Average price of Japanese Wagyu calves marked JPY553,984 per head in August, up 0.4 percent from the previous month, topping the 500,000 yen mark for 12 consecutive months, according to the National Federation of Agricultural Co-operative Associations (JA Zen-Noh).
The prices are maintained at a level 10 percent higher than a year before. The prices have been posting a year-on-year drop for three consecutive months until July, but increased again in August as the number of marketed cattle marked the year’s lowest of 20,949. Market dealers worry that the recent trend of high sustained prices would be a disaster for the whole beef production industry, as higher production costs could force more cattle fattening farms to give up farming, leading to a reduction of farmers who buy calves, thus having impact also on cattle breeders in the future.

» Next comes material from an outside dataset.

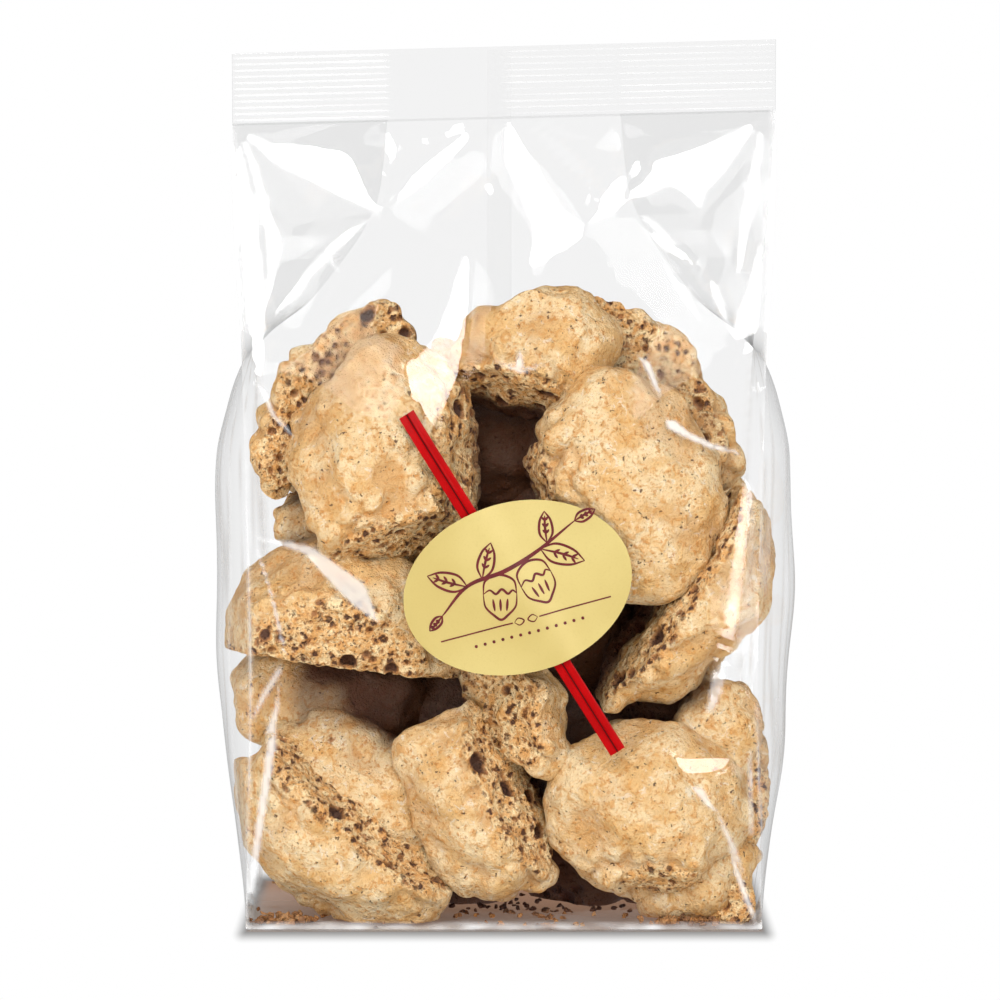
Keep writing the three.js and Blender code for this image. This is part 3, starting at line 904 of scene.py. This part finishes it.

The average prices of Wagyu calves nationwide continue to maintain the level of roughly JPY60,000 to 100,000 higher than a year before. This is mainly due to a decline in the number of farms and the number of breeding cows after the March 2011 earthquake and tsunami. According to the agriculture ministry, the number of breeding cows totaled 595,000 in the current fiscal year, down 23,000 from the previous year.

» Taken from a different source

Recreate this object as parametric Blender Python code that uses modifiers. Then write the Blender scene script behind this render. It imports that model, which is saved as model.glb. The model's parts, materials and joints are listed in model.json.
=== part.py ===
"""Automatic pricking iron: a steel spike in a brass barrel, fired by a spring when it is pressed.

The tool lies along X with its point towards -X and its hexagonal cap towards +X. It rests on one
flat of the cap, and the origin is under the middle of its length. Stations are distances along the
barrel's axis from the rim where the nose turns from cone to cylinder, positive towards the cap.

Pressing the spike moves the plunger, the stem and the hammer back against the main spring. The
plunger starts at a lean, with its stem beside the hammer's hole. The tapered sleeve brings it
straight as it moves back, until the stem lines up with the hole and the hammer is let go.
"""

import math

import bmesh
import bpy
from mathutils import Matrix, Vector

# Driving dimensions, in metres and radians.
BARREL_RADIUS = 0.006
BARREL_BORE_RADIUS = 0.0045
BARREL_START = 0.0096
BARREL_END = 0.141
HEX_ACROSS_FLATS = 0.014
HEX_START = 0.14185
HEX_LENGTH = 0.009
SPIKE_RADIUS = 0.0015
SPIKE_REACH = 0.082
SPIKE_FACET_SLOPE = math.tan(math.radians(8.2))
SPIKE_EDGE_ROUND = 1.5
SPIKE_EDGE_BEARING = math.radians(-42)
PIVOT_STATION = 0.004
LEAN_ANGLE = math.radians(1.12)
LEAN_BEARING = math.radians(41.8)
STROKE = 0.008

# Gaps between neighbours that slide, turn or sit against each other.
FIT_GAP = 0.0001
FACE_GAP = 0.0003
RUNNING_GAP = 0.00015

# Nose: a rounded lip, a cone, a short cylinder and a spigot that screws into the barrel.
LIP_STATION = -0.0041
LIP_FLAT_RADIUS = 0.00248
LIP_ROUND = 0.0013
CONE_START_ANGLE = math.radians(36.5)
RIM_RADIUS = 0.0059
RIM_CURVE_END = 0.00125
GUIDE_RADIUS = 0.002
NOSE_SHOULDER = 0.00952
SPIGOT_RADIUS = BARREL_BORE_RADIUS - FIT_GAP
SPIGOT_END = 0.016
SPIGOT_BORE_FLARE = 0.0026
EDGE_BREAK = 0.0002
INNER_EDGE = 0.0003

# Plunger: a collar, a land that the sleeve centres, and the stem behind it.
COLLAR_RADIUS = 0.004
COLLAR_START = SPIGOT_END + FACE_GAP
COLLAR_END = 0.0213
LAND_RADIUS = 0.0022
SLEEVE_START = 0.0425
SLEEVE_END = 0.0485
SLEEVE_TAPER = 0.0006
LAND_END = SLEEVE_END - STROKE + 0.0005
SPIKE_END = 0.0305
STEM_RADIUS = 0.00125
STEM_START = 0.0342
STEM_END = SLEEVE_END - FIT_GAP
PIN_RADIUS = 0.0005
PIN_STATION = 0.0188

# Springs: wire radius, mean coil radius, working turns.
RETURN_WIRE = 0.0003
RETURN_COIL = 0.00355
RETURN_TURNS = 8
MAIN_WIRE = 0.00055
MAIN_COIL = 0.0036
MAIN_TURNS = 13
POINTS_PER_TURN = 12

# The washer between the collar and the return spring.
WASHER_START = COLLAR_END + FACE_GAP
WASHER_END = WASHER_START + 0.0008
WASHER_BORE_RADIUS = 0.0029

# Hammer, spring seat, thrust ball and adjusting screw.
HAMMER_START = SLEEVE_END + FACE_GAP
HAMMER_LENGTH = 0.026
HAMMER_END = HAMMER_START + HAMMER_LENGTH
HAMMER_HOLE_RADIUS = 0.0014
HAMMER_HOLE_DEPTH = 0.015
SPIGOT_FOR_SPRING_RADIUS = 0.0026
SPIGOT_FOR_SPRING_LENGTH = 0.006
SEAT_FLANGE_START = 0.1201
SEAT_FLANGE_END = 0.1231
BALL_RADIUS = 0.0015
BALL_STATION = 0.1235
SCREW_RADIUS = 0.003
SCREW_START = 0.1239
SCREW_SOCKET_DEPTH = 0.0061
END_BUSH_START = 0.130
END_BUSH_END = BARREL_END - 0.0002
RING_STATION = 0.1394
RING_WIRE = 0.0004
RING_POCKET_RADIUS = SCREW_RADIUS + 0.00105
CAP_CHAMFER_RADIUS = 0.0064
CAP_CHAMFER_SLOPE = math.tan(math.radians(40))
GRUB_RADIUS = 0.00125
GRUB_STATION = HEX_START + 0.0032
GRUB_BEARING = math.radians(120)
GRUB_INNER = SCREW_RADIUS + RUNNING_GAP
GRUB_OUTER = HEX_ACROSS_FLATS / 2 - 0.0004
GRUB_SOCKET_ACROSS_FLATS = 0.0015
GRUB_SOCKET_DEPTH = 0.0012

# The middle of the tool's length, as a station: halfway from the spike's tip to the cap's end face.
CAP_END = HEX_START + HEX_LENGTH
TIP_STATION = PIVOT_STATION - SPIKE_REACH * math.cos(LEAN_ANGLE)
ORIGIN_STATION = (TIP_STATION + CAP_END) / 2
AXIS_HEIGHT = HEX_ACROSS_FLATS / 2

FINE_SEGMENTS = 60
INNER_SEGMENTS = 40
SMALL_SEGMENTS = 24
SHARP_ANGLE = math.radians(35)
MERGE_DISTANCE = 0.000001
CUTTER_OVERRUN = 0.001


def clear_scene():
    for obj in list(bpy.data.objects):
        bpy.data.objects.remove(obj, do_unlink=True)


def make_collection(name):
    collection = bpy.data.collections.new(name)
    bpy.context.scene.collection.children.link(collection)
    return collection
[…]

Out of 36 markets nationwide which traded cattle in August, cattle prices rose at 16 markets. In the major cattle breeding region of Kyushu, 80 percent of markets saw price drops compared with the preceding trading, but on a year-on-year basis, the prices were up more than 10 percent in almost all the markets. The increase was especially large in eastern Japan.
The number of marketed cattle dropped 8,000 from the previous month. The prices stayed high, as the markets were closed during the Bon holidays.
At a market in Miyagi Prefecture operated by JA Zen-Noh Miyagi, the average price per head marked this year’s record high of JPY583,655 in August, up 5.5 percent from the previous month. A JA Zen-Noh Miyagi official says the market was crowded every day with people seeking to buy cattle as it marketed the largest number of cattle in Honshu, amounting to 1,108, while other markets remained relatively inactive.
Although buyers become increasingly cautious toward the continuing trend of high prices, the prices are likely to stay high as more trading is expected from September. Even under such a condition, a JA Zen-Noh official in Kyushu says cattle fattening farms have to continue buying cattle because leaving barns empty will not lead to any profit. The official says that although it depends on the prices of carcasses, there is no doubt the business environment of cattle fattening farms will worsen, as prices of feed and agricultural materials are rising in addition to soaring prices of calves.